In France, three main corporate structures allow to develop a commercial venture whilst securing limited liability for the shareholders: SARL, SA and SAS. The choice of the corporate structure will mainly depend on the new company’s share structure (sole ownership, joint-venture; etc.), on whether share transfers should be restricted or not, on the kind of governance structure which is sought out (one or more general managers, a board, etc.).
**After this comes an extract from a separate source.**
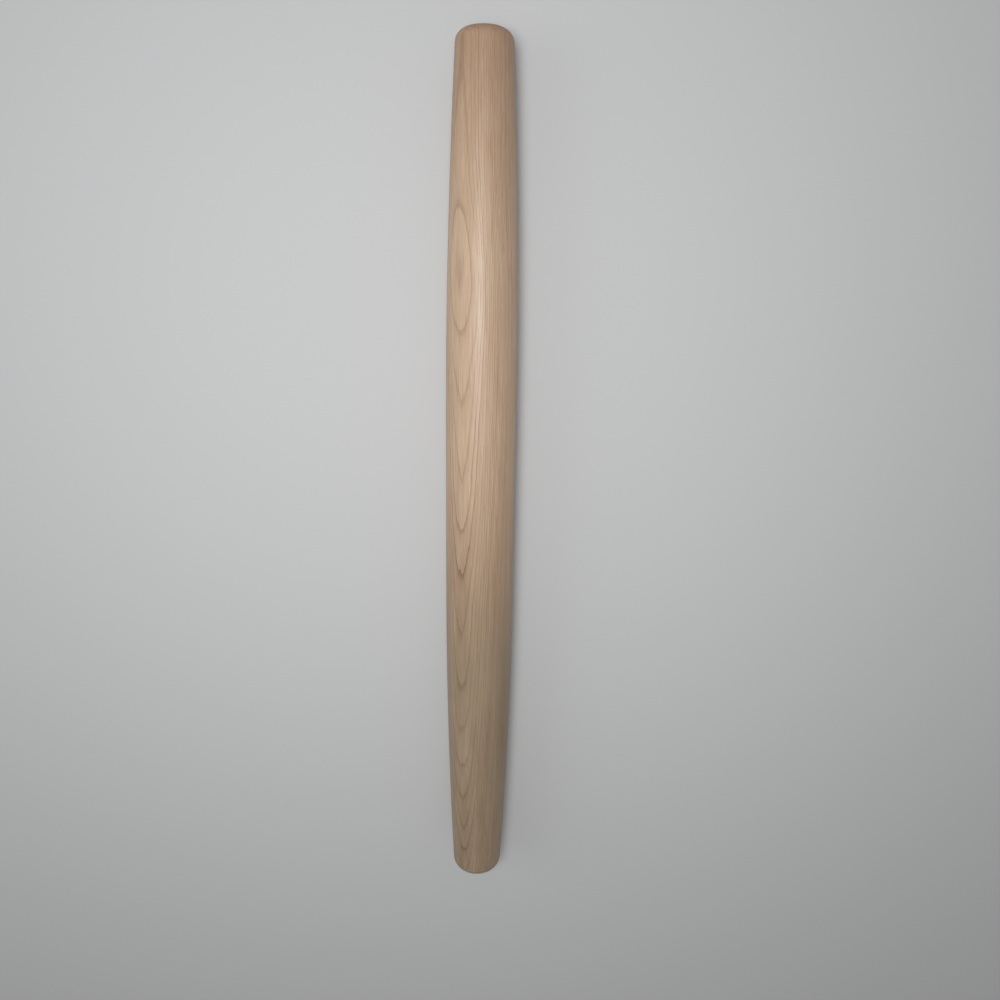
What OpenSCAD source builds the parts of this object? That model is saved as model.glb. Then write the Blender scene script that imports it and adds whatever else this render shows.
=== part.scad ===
// French rolling pin, turned from one length of hard maple.
// It lies along X on a worktop at Z = 0, with its middle over the origin. Millimetres.

/* [Barrel] */
// Length of the whole pin, from end face to end face
pin_l = 508; // [420:1:600]
// Diameter of the straight middle that rolls on the dough
barrel_d = 41.3; // [38:0.1:56]
// Length of the straight middle, before the tapers begin
barrel_l = 100; // [40:1:200]

/* [Tapered ends] */
// Diameter that each taper reaches at its end face, before the rim is rounded
end_d = 30.8; // [24:0.1:36]
// Radius of the rounding round the rim of each end face
rim_r = 5.5; // [2:0.5:9]

/* [Hidden] */
$fn = 180;

maple = "#C9AD94";

// The lathe turns each taper as one long arc, tangent to the straight middle.
barrel_r = barrel_d / 2;
end_r = end_d / 2;
half_l = pin_l / 2;
taper_start = barrel_l / 2;
taper_l = half_l - taper_start;
taper_drop = barrel_r - end_r;
taper_arc_r = (taper_l ^ 2 + taper_drop ^ 2) / (2 * taper_drop);
taper_arc_y = barrel_r - taper_arc_r;

// The rim's rounding is tangent to the taper's arc and to the flat end face.
rim_x = half_l - rim_r;
rim_turn = asin((rim_x - taper_start) / (taper_arc_r - rim_r));
rim_y = taper_arc_y + (taper_arc_r - rim_r) * cos(rim_turn);

taper_steps = 24;
rim_steps = 12;

// Points of an arc that starts straight up from its centre and turns towards +X.
function arc(centre, radius, from, to, steps) = [
    for (i = [0 : steps])
        let (turn = from + (to - from) * i / steps)
        centre + radius * [sin(turn), cos(turn)]
];

// Half of the pin's outline, as [distance from the middle, radius].
function half_outline() = concat(
    arc([taper_start, taper_arc_y], taper_arc_r, 0, rim_turn, taper_steps),
    arc([rim_x, rim_y], rim_r, rim_turn + 90 / rim_steps, 90, rim_steps)
);

// The outline that the lathe spins: the end faces close it on the axis.
module turned_outline() {
    right = half_outline();
    last = len(right) - 1;
    polygon(concat(
        [[0, -half_l]],
        [for (i = [last : -1 : 0]) [right[i].y, -right[i].x]],
        [for (p = right) [p.y, p.x]],
        [[0, half_l]]
    ));
}

module pin_body() {
    color(maple)
        translate([0, 0, barrel_r])
            rotate([0, 90, 0])
                rotate_extrude()
                    turned_outline();
}

pin_body();
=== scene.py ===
# French rolling pin, turned from hard maple, lying on a plain pale table.
import functools
import math

import bpy
from mathutils import Matrix, Vector


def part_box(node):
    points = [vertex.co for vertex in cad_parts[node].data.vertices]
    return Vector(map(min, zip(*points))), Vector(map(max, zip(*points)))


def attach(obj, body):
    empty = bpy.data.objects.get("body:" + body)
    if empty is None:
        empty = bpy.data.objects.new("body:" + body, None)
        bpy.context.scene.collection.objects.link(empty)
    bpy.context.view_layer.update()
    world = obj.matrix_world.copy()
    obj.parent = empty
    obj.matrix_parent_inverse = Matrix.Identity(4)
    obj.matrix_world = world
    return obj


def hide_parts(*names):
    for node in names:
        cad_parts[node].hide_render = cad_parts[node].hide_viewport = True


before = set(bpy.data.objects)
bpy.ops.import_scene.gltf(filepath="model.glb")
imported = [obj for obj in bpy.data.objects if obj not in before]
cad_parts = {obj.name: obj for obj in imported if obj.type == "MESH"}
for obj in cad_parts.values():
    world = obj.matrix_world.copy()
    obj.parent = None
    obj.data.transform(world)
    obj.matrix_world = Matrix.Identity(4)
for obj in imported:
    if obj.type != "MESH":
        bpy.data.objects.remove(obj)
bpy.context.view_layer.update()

# The scene is in metres.
MM = 0.001

# The driving sizes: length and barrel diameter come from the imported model.
box_low, box_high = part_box("pin_body")
PIN_L = box_high[0] - box_low[0]
BARREL_D = box_high[2] - box_low[2]
BARREL_L = 100 * MM
END_D = 30.8 * MM
RIM_R = 5.5 * MM
AXIS_Z = BARREL_D / 2

# Hand sanding leaves slow waves: up to this deep, and about this far apart along the pin.
SANDING_DEPTH = 0.04 * MM
SANDING_SPACING = 30 * MM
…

SARL (Société à Responsabilité limitée) or called EURL in case of a sole partner
This corporate structure is most suited for small operations (from 1 to 100 partners; minimum of 1 euro for the share capital) and is often chosen because of the set of mandatory regulations which constitute a standard set of rules for the articles of association. However, there is almost no flexibility (no board, no preferred shares, etc.), the partners’ names must appear on the articles of association and the transfer of shares is restricted.
SA (Société Anonyme)
The SA is the appropriate structure to a public company listed on the stock exchange and is therefore most suited for big operations (minimum of 37,000 € for the share capital and at least 2 shareholders). The law provides for many mandatory provisions, including governance (CEO with a Board of directors or an executive committee with a supervisory board) and there is very little room to adapt the articles of associations.
SAS (Société par Actions Simplifiée) or called SASU in case of a sole partner
The SAS is the most flexible form of companies with very few mandatory rules. The articles of association can be tailored to serve both small (no minimum share capital and one shareholder possible) and big operations. It is possible to adapt freely both the governance and the share structure.